We'd like to use it, but our project is closed source, so we can't use a library with GPL license.
If you get commercial license from the original Flickity project, you are free to use this project in your closed source.
@yaodingyd @theolampert We really wanted to use this wrapper in our MIT licensed project and we have the commercial Flickity license. However the React Flickity Component explicitly declares GPL3 in the package.json
https://github.com/theolampert/react-flickity-component/blob/68feb82d5875e6891a93e5041527a931ed518dd7/package.json#L12 and otherwise only touches on the license in the Readme and in this issue. We are not lawyers but this seems too prone to legal issues without more concrete language in cases using the commercial license. To summarize, we consider our coverage of Flickity to be in accordance with the license but not this package, so we don't feel comfortable using it. Perhaps you could reach out to @desandro, he may have already dealt with similar legal issues and may have some advice on how to properly license it. Thanks for an otherwise perfect package.
@kierangillen I'm also not a lawyer and the licensing issue is a bit murky to me. As you said perhaps @desandro could give us a pointer here.
In short, as the owner of Flickity commercial license, you are okay to use both Flickity and this dependency in both your open and closed source projects.
From a high level, my aim is to allow wide usage of Flickity, but provide some rationale for purchasing a commercial license so I can support development. "Commercial" is in reference to people paying for it, not so much the work they use Flickity for. Technically, the commercial license allows you to use Flickity in closed-source projects. As you own a commercial license, you can include Flickity both in closed and open source projects.
As for the GPL license of this react-flickity-component
package: the maintainers have decided to adopt GPL as a way of keeping parity between Flickity. The Flickity commercial license terms do not extend to any dependencies so there is some legal gray area. But from a practical standpoint, I'm okay with this usage, and I feel the maintainers of this package will be okay as well.

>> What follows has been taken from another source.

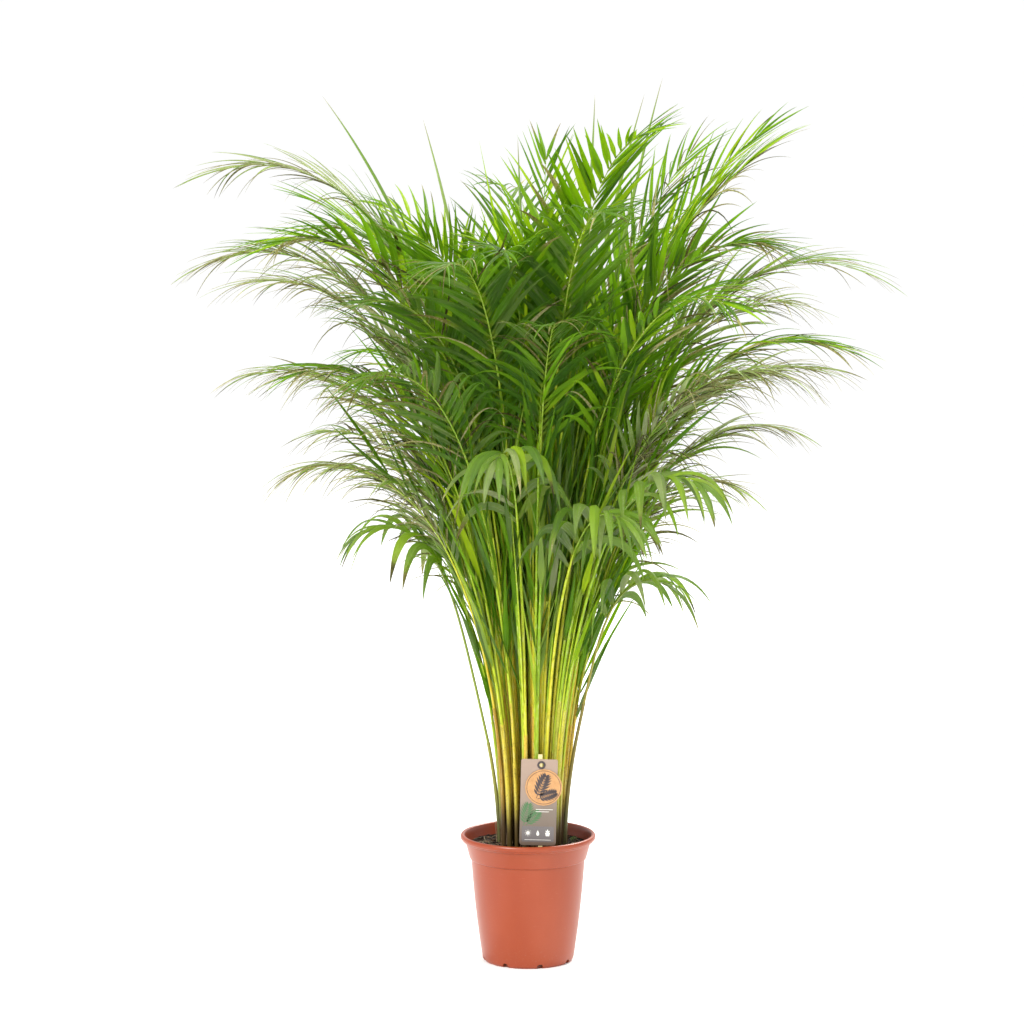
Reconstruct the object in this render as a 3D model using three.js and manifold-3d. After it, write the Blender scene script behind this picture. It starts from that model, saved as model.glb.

Thanks for checking.
Thanks Dave!So the licensing info for this project is accurate. @kierangillen as long as you have commercial license from Flickity, you can use this project in any projects.
@yaodingyd @desandro I really understand the spirit and sympathise with trying to be pragmatic, but alas that's not something we can do with legalese 😞. As it stands, this package (react-flickity-component
) states it is licensed under GPLv3 and then in a few other locations (such as this issue) mentions are made that “it's ok”, but unfortunately that’s most likely too hand-wavey.
While you may never take action against us, it is important to realise that others may still decide to do so–for instance, a nefarious competitor.
Having said that, perhaps your statements are enough, but in reality [if we really want to respect licenses, which we do] we would have to have a lawyer look at this situation and it would probably be hard for them to come to a conclusion, which means their final answer would likely be “don't take any chances”.
FWIW I think you should be able to eg dual license your code under GPLv3 or MIT, just be sure to inform users that they can only use the MIT license if they have a commercial Flickity license. But then again… IANAL 🤷♂
Hi,
from what I see you're packaging whole Flickity with the wrapper and according to their license this falls under Commercial OEM License. You should probably define Flickity as a peer dependency and require users to attach it to the
window
object until Flickity team fixes the issue with requiring the library.